The lesson here is no matter how bad your mess is, it can be fixed. The truth always lies in the real world. All you have to do is find it, count it and record it.
But when you finally have good numbers in front of you, how do you read this thing? Assets, liabilities, expenses, profit — what does it all mean? And how does it fit together?
Here’s the 101 part.
You have two reports: The balance sheet and the profit and loss statement (The P&L). Bottom line here is the balance sheet shows things that you have, and the P&L shows things that you did.
How much cash and inventory do I have? You look on the balance sheet.
What were my sales, my margin and my expenses? You look on the P&L.
Structure? From 40,000 feet, it’s pretty simple.
The balance sheet only has three kinds of accounts on it: assets, liabilities and equity, and the total of all assets is equal to the total of the liabilities plus the equity. That’s why they call it a balance sheet.

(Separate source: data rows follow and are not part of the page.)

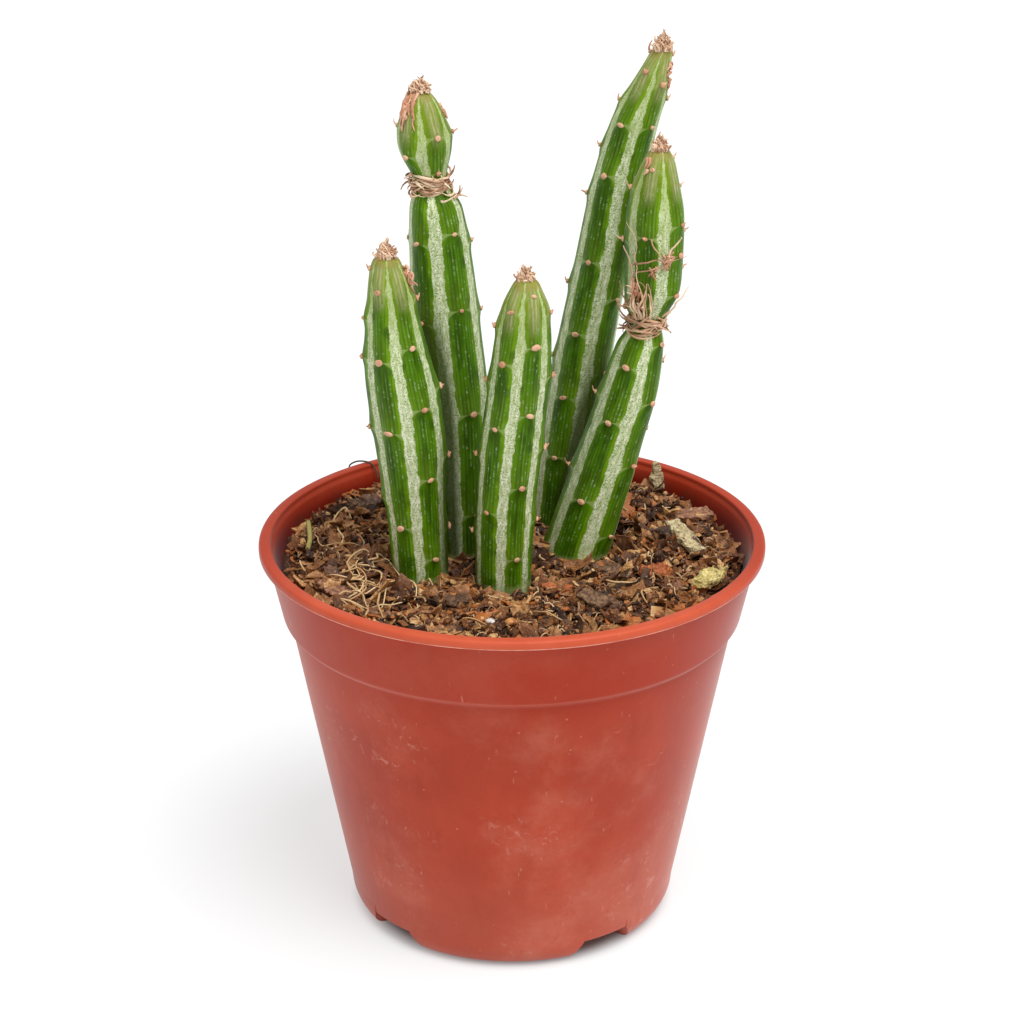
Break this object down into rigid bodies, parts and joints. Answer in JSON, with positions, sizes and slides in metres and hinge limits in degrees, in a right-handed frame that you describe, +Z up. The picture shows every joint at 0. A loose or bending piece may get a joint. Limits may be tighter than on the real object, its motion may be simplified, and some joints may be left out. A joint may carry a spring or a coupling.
{
  "type": "potted succulent",
  "caption": "Pickle plant with ribbed green stems rooted in bark compost, in a round moulded nursery pot with a rolled lip, collar and notched foot.",
  "frame": {"origin": "centre of the pot's foot, on the surface that it stands on", "axes": "+Z up along the pot's axis; -Y towards the front, where the short middle stem stands; +X to the right, where the tall stem leans"},
  "size_m": [0.105, 0.105, 0.1862],
  "materials": {
    "pot_plastic": "moulded terracotta-orange plastic, satin, lightly scuffed and dusty",
    "compost": "damp bark and peat compost, matte",
    "stem_skin": "waxy green skin with silver-white furrows, slightly glossy",
    "dried_leaf": "dried tan leaf tissue, matte",
    "bark": "weathered bark, matte",
    "pale_wood": "pale fibrous wood, matte",
    "rootlet": "dry tan rootlets, matte",
    "stalk": "withered yellow-green grass stalk",
    "grit": "small pale and amber stones"
  },
  "bodies": {
    "root": {"pot": "pot_plastic", "soil": "compost", "stem_front_left": "stem_skin", "crown_front_left": "dried_leaf", "stem_back_left": "stem_skin", "crown_back_left": "dried_leaf", "stem_front_middle": "stem_skin", "crown_front_middle": "dried_leaf", "stem_tall_right": "stem_skin", "crown_tall_right": "dried_leaf", "stem_front_right": "stem_skin", "crown_front_right": "dried_leaf", "collar_back_left": "dried_leaf", "collar_front_right": "dried_leaf", "leaf_flake": "dried_leaf", "yellow_chip": "pale_wood", "pale_chip": "pale_wood", "standing_chip": "pale_wood", "bark_flake_right": "bark", "bark_flake_front": "bark", "bark_flake_middle": "bark", "bark_flake_side": "bark", "orange_bark_chip": "bark", "bark_flake_back": "bark", "bark_flake_far": "bark", "grass_stalk": "stalk", "rootlet_loop": "rootlet", "rootlet_long": "rootlet", "rootlet_rim": "rootlet", "white_grit": "grit", "amber_grit": "grit", "pebble": "grit"}
  },
  "joints": []
}
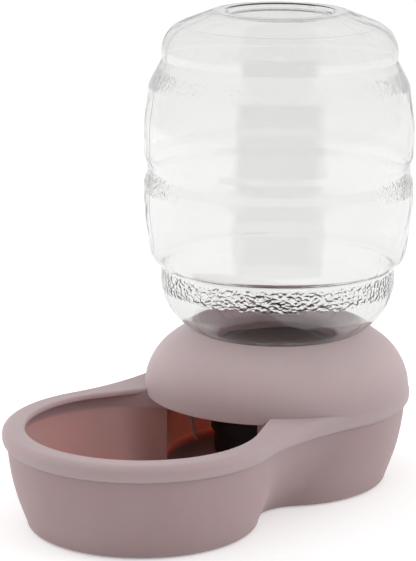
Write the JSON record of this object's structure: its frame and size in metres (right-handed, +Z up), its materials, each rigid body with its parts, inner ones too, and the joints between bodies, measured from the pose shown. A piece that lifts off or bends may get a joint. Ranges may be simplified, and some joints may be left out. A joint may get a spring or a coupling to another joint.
{
  "type": "gravity pet water dispenser",
  "caption": "Gravity waterer for pets: a drinking bowl joined to a round collar that holds an upturned clear barrel bottle, with a valve in the bottle's cap",
  "frame": {"origin": "On the ground, in the middle of the part's plan: midway between the axis of the bowl and the axis of the bottle.", "axes": "+Z up; +Y towards the bottle, so the bowl faces -Y; +X to the right as seen from the bowl's end. X = 0 is the plane of symmetry."},
  "size_m": [0.179, 0.312, 0.3166],
  "materials": {
    "shell": "matte mauve polypropylene",
    "clear": "clear glossy PET",
    "cap": "black satin plastic",
    "gasket": "soft pale silicone",
    "valve": "white plastic",
    "spring": "stainless wire",
    "foot": "grey rubber"
  },
  "bodies": {
    "housing": {"basin": "shell", "top_shell": "shell", "bottle": "clear", "bottle_cap": "cap", "valve_plate": "cap", "cap_gasket": "gasket", "valve_cage": "valve", "foot_front_left": "foot", "foot_front_right": "foot", "foot_rear_left": "foot", "foot_rear_right": "foot"},
    "valve": {"valve_poppet": "valve", "valve_seal": "gasket", "valve_spring": "spring"}
  },
  "joints": [
    {"name": "valve_lift", "type": "slide", "parent": "housing", "child": "valve", "axis": [0, 0, 1], "range_m": [0, 0.003], "stiffness_N_per_m": 150, "springref_m": -0.008, "deforming": ["valve_spring"]}
  ]
}
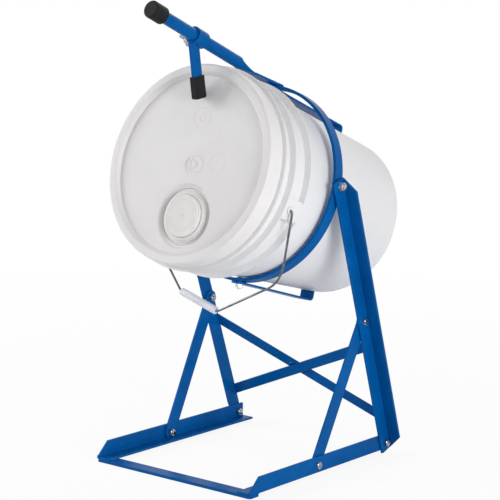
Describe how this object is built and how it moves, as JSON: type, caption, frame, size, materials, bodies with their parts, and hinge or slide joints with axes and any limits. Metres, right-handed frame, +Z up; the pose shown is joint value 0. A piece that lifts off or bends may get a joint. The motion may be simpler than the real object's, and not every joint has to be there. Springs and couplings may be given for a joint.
{
  "type": "pail tipper",
  "caption": "Floor-standing steel pail tipper: a ring cradle on two splayed angle-iron uprights holds a lidded pail and tips it by a long handle with a sliding hook clamp",
  "frame": {"origin": "on the floor, below the middle of the part's length and width", "axes": "X across the stand to the right, -Y the way the pail's lid faces, +Z up"},
  "size_m": [0.373, 0.5068, 0.7279],
  "materials": {
    "blue_paint": "gloss",
    "zinc": "plated",
    "handle_cap": "satin",
    "pail_plastic": "semi-gloss moulded",
    "rubber": "matt",
    "gasket": "matt",
    "wire": "dull",
    "cap_plastic": "semi-gloss moulded",
    "grip_plastic": "semi-gloss moulded"
  },
  "bodies": {
    "stand": {"left_rail": "blue_paint", "right_rail": "blue_paint", "front_bar": "blue_paint", "left_upright": "blue_paint", "right_upright": "blue_paint", "left_brace": "blue_paint", "right_brace": "blue_paint", "cross_bar_front": "blue_paint", "cross_bar_rear": "blue_paint", "frame_bolts": "zinc", "frame_nuts": "zinc", "pivot_bolts": "zinc", "pivot_washers": "zinc", "pivot_nuts": "zinc"},
    "cradle": {"ring": "blue_paint", "top_arm": "blue_paint", "lower_arm": "blue_paint", "handle_tube": "blue_paint", "grip_cap": "handle_cap", "ring_bolts": "zinc", "ring_nuts": "zinc", "pail_body": "pail_plastic", "pail_lid": "pail_plastic", "lid_gasket": "gasket", "spout_collar": "cap_plastic"},
    "clamp": {"clamp_collar": "blue_paint", "hook_arm": "blue_paint", "hook_tip": "rubber"},
    "wing_screw": {"wing_screw": "zinc"},
    "bail": {"bail_wire": "wire"},
    "grip": {"bail_grip": "grip_plastic"},
    "cap": {"spout_cap": "cap_plastic"}
  },
  "joints": [
    {"name": "cradle_tilt", "type": "hinge", "parent": "stand", "child": "cradle", "pos_m": [0, 0.00546, 0.45], "axis": [-1, 0, 0], "range_deg": [-38, 73]},
    {"name": "hook_slide", "type": "slide", "parent": "cradle", "child": "clamp", "axis": [0, -0.9291, 0.3698], "range_m": [0, 0.07]},
    {"name": "wing_screw_turn", "type": "hinge", "parent": "clamp", "child": "wing_screw", "pos_m": [0, -0.14226, 0.6736], "axis": [-0.9781, -0.0769, -0.1932], "continuous": true},
    {"name": "bail_swing", "type": "hinge", "parent": "cradle", "child": "bail", "pos_m": [0, -0.09312, 0.46445], "axis": [0.9613, -0.0806, -0.2636], "range_deg": [-110, 10]},
    {"name": "bail_grip_spin", "type": "hinge", "parent": "bail", "child": "grip", "pos_m": [-0.0552, -0.06755, 0.25535], "axis": [0.9613, -0.0806, -0.2636], "continuous": true},
    {"name": "spout_cap_turn", "type": "hinge", "parent": "cradle", "child": "cap", "pos_m": [0.00836, -0.17615, 0.40664], "axis": [0, -0.9563, 0.2924], "continuous": true}
  ]
}
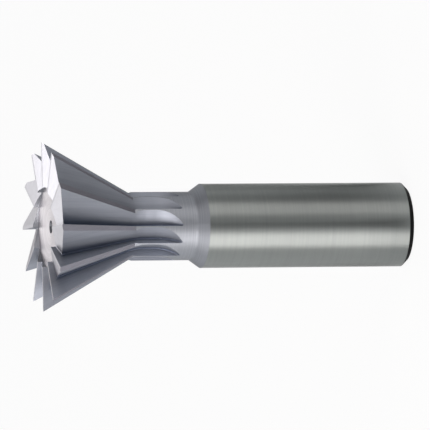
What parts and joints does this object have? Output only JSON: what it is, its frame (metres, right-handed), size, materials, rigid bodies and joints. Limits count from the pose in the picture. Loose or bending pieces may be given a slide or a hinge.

The P&L starts with sales, shows the cost of the merchandise (cost of sales), and the subtotal at that point is called gross margin.
From gross margin I subtract my expenses, and the end result is net profit, which appears both on the P&L as the bottom line and on the balance sheet as current earnings. This is the link between the two reports.
Don’t be afraid of your financials. Don’t just turn to the P&L, drop your eyes to the bottom line and just sigh. Scan that balance sheet every month and ask about “funny numbers.” An inventory cannot be negative (what’s it made out of? Antimatter?), and each account should be where your good sense tells you it ought to be. If month after month your accounting person cannot explain a number, get a new accounting person.
Your financials are you. The whole world — from the IRS to the banks and the OEMs — judges you by what your financials say. If you’re in a mess, get out the chainsaw, rip them up, tie them to hard proven facts, gain confidence in them — and even if it is terrible, you will finally know the truth. Then, knowing this, you can either rest easy, or get to work and do what you have to do. Until then, you are just kidding yourself.